The Hidden Cost of Works in Small Org

One of the most consistent pitfalls we see is designing for today’s data volume instead of tomorrow’s reality. A query that runs fine on 5,000 records behaves very differently on 5 million.

This is where scalability best practices in Salesforce are often misunderstood. It is not just about indexing or query efficiency. It is about resisting design choices that assume linear growth will remain harmless.

A common example is over reliance on synchronous automation. Flow builders and Apex triggers are powerful, but stacking them without understanding execution order can introduce unpredictable latency. The system does not fail, but it slows down in ways that are hard to trace.

The compounding effect is what tends to get missed. One inefficient process may not matter. Ten of them running in sequence absolutely do.

Apex, Queries, and the Governor Limit Reality

If there is one area where performance conversations inevitably land, it is Apex and SOQL design.

Salesforce governor limits are not just technical constraints, they shape architectural behavior. Yet many implementations still treat them as something to avoid hitting rather than something to design around intentionally.

We have seen cases where poor SOQL query optimization leads to cascading delays in seemingly unrelated processes. A trigger fires, loops through records, and suddenly another automation downstream is waiting on locked resources. Nothing is technically broken, but everything feels fragile.

The reality is that Apex performance is rarely about a single query being slow. It is about how many times the same work is unintentionally repeated across contexts.

A subtle but important shift is treating bulk operations as the default assumption, not the exception. That alone eliminates a surprising amount of downstream instability.

Lightning Experience: Not Always the Bottleneck

It is easy to blame the UI when users complain about slowness. Lightning pages are often the first suspect. But in practice, Lightning performance issues usually reflect deeper backend inefficiencies.

A record page that takes too long to load is often doing exactly what it was asked to do, just too many things at once. Multiple components pulling data independently, redundant API calls, unnecessary recalculations in formulas, all of it adds up.

Lightning often exposes architectural weaknesses more clearly than it causes them. In that sense, it behaves more like a mirror than a bottleneck.

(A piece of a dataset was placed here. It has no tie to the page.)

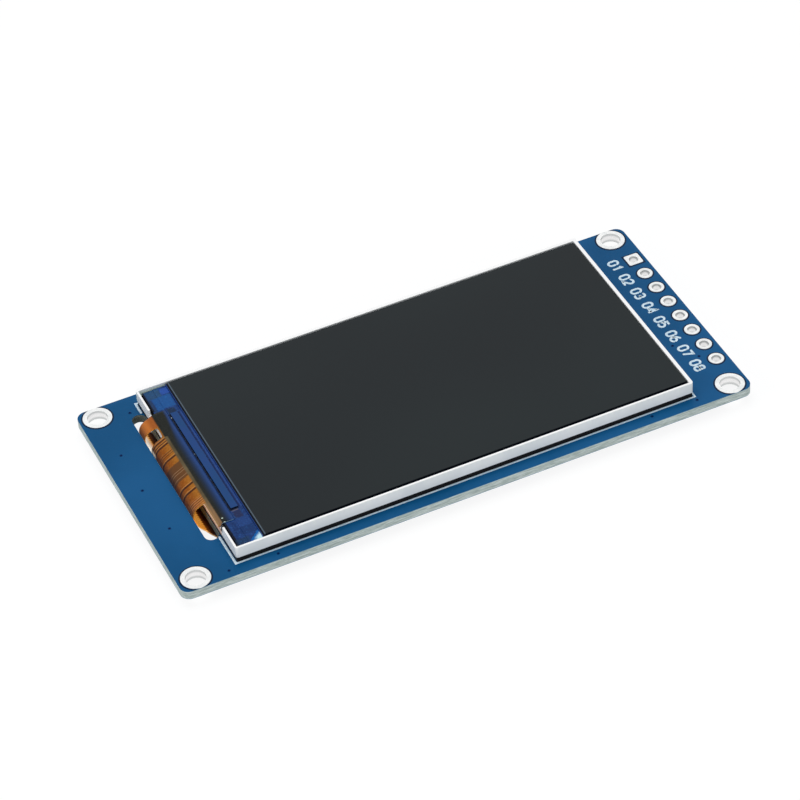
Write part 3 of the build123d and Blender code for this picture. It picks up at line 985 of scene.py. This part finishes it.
# %% Covered holes
PARKED = [(-15.4, 2.0), (-15.4, 0.4), (-15.4, -1.2)]
HOLES = np.array([
    (-25.92, 12.01), (-29.04, 6.56), (-29.07, 0.84), (-28.74, -5.38), (-25.88, -13.45),
    (-20.76, -13.55), (26.8, -5.08), (28.38, -7.75), (25.04, -13.43), (19.95, -13.44),
])
CRATER = np.array([
    (0.0, 0.004), (0.05, 0.005), (0.09, 0.008), (0.115, 0.016), (0.13, 0.022), (0.155, 0.022),
    (0.17, 0.0),
])


def crater(centre):
    """A turned surface: the radius and height of the profile at every angle."""
    angle = np.linspace(0, 2 * np.pi, 24, endpoint=False)
    x = centre[0] + CRATER[:, 0, None] * np.cos(angle)
    y = centre[1] + CRATER[:, 0, None] * np.sin(angle)
    z = np.broadcast_to(board_top + CRATER[:, 1, None], x.shape)
    return np.stack([x, y, z], -1)[::-1]


def below(grid):
    """The grid on the other face: z becomes the sum of both faces less z.

    The columns are turned round, so that the faces still point outwards.
    """
    return (grid * (1, 1, -1) + (0, 0, 2 * BOARD_MIDDLE))[:, ::-1]


def crater_finish():
    """Mask over a hole: the board's blue on the ring, nearly black in the dish."""
    finish = Finish("covered_hole")
    point, x, y, z = finish.place()
    grain = point.noise(6.0, 2.0)
    rise = abs(z - BOARD_MIDDLE) - BOARD_HALF
    base = rise.ease(0.01, 0.02).tones((0, 14, 56), (8, 60, 110))
    base = base.tint(grain.ease(0.6, 0.8) * 0.2, 40, 90, 140)
    normal = grain.bump(0.1, 0.01)
    return finish.shade(base_color=base, roughness=0.45, specular=0.06, normal=normal)


craters = [crater(hole) for hole in HOLES]
craters += [below(crater(hole)) for hole in (*HOLES, *PARKED)]
holes = piece_from("covered_holes", craters, [crater_finish()], closed=True)
print("covered holes:", len(craters), "faces", len(holes.data.polygons))

# %% [markdown]
# ## Tracks behind the board
#
# Copper tracks run behind the board from the film's fingers to the pins, past
# the regulator and the lamp transistor. Under the mask they show as low
# ridges of a slightly lighter blue. They turn by half right angles, as tracks
# do, and are the same ribbons as the printed strokes, mirrored to that face.

# %% Covered tracks
FINGER_EDGE, PIN_EDGE = span("flex_solder")[1][0] - 0.15, pads_low[0] + 0.1


def from_finger(start_y, turn_x, end_y, end_x=PIN_EDGE):
    """A track from its finger: straight, over by half a right angle, straight on."""
    over_x = turn_x + abs(end_y - start_y)
    return [(FINGER_EDGE, start_y), (turn_x, start_y), (over_x, end_y), (end_x, end_y)]


SIGNALS = [
    from_finger(4.4, 8.0, 8.89),
    from_finger(3.6, 15.0, 4.55, 18.4),
    from_finger(2.8, 26.5, 3.81),
    from_finger(1.2, 27.0, 1.27),
    from_finger(-0.4, 25.0, -1.27),
    from_finger(-2.0, 25.2, -3.81),
    [*from_finger(-2.8, 24.7, -4.45)[:3], (26.35, -5.9), (26.8, -6.35), (PIN_EDGE, -6.35)],
    from_finger(-3.6, 17.6, -5.45, 20.5),
    *([(FINGER_EDGE, hole[1]), hole] for hole in PARKED),
]
SUPPLIES = [
    from_finger(-4.4, 16.2, -7.35, 20.5),
    [(PIN_EDGE, 6.35), (26.2, 6.35), (25.7, 5.85), (25.0, 5.85)],
    [(19.2, 4.55), (19.6, 4.55), (19.9, 4.25), (20.5, 4.25)],
    [(22.9, 5.2), (23.4, 5.2), (24.0, 5.8), (24.3, 5.8)],
    [(PIN_EDGE, -8.89), (26.2, -8.89), (25.41, -8.1)],
    [(22.9, -6.4), (23.9, -6.4)],
]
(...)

Simplifying page level logic often reveals how much unnecessary processing was happening behind the scenes. Once that visibility is gained, optimization becomes less about patching and more about removing.

Scalability Is Not Just Technical Architecture

One of the more misunderstood aspects of scalability is that it is not purely a technical outcome. It is also a design discipline.

Data model design has long term consequences that are easy to underestimate early on. A flexible schema feels liberating at first, but over time it can introduce reporting complexity and query inefficiency that becomes expensive to unwind.

Integration patterns also play a quiet but significant role in scalability. Asynchronous processing is often introduced as an afterthought, when in reality it should be part of the original design conversation.

In our experience, the systems that scale cleanly are not necessarily the most complex. They are the most intentional. They assume growth, failure, and change as normal conditions, not exceptions.

What Usually Gets Overlooked

If there is a recurring theme across most Salesforce performance challenges, it is that optimization rarely fails due to ignorance. It fails due to timing.
Teams optimize too early in the wrong places or too late in the right ones. They focus on individual components instead of systemic behavior. Most importantly, they underestimate how quickly small inefficiencies become structural problems.
The more mature approach to Salesforce performance optimization and scalability best practices is less about chasing perfection and more about maintaining awareness of system behavior under load. Not everything needs immediate optimization, but everything should be observable.
At scale, Salesforce does not typically break. It just becomes harder to understand. That is where performance work actually begins.